Peter N. Swisher, a Law Professor at University of Richmond Law School, wrote an article recently published in the Tulane Law Review, with a title containing the question every insurance customer suffering from claim denial asks: "Why Won’t My Homeowners Insurance Cover My Loss?": Reassessing Property Insurance Concurrent Causation Coverage Disputes.1

It reminds me of an article which is one of the most read posts I have ever written, Is The State Farm Policy Really Worth Anything? From the consumer’s standpoint, they are surprised that their insurance carrier would ever have this clause—after all, do any insurers advertise this clause when trying to sell their product? From the advertising insurance company, it is truly bait the consumer into purchase and switch with small and nonsensical small print language.

Professor Swisher noted the following:

"The danger with the anticoncurrent causation clause is that it could in theory tempt an insurer to take it to an unreasonable extreme, which in turn could cause a court to overreact and construe the clause too narrowly, creating an undesirable precedent."2

From my viewpoint, the clause invites many insurers to find the smallest and least proximate of causes to deny claims. In the field, it invites them to find these alleged excluded causes, to argue for lower compromise and payment of claims.

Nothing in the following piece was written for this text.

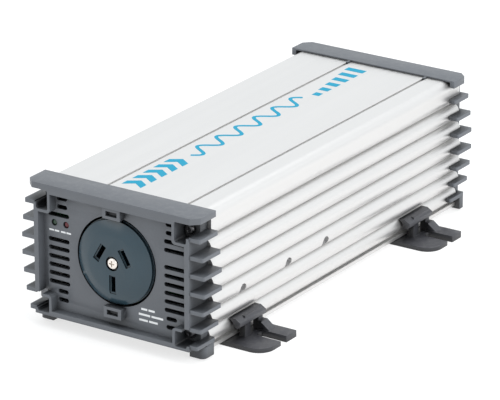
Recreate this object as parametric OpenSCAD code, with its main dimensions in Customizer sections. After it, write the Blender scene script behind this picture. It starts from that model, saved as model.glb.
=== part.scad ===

Last week, I sent the article to all Merlin Law Group attorneys because Professor Swisher also suggested six ways policyholders could legally avoid the harsh result of anti-concurrent causation clauses. He made six recommendations that policyholders should use to defend against the anti-concurrent causation clauses:

1. Unambiguous anti-concurrent causation language must appear within the insurance policy itself Otherwise, a default efficient or dominant proximate cause interpretive rule should be applied.

2. Even if the anti-concurrent causation language is clear and unambiguous, the insurer may be held to have waived it or be estopped to deny it.

3. Some courts, applying a functionalistic reasonable expectations interpretive approach, rather than a formalistic plain meaning contractual approach, may declare that anti-concurrent causation clauses found in property insurance policies are invalid and unconscionable based on public policy grounds.

4. If a state has enacted a statute recognizing that the efficient or dominant proximate cause doctrine is applicable to insurance concurrent causation issues, the statute will prevail over any anti-concurrent causation clause language appearing in the policy.

5. Even in the absence of a state statute mandating an efficient or dominant proximate cause approach to concurrent causation disputes, a state court could still apply an efficient proximate cause doctrine if the anti-concurrent clause language excluded certain perils, no matter how insignificant those perils may have been to the loss.

6. The burden of proof on an insurer to uphold any exclusion under its anti-concurrent causation clause language in a property insurance policy should at least be as onerous as the burden of proof on a policyholder to prove coverage under the policy.

Insurance coverage interpretation is hard work. You have to commit yourself to becoming a great drudge of policy language that is full of exceptions, subparagraphs, and words which are often without definition. This article is a "must read" to better understand the context of these clauses and the historical place they hold in insurance contract law. For those representing policyholders, it can do you no harm and may help you and your client from another catastrophe—a finding of no coverage.


1 Peter Nash Swisher, "Why Won’t My Homeowners Insurance Cover My Loss?": Reassessing Property Insurance Concurrent Causation Coverage Disputes, 88 Tul. L. Rev. 515 (2014).
2 James A. Knox, Jr., Causation, The Flood Exclusion, and Katrina, 41 Tort Trial & Ins. Prac. L.J. 901, 925-26 (2006).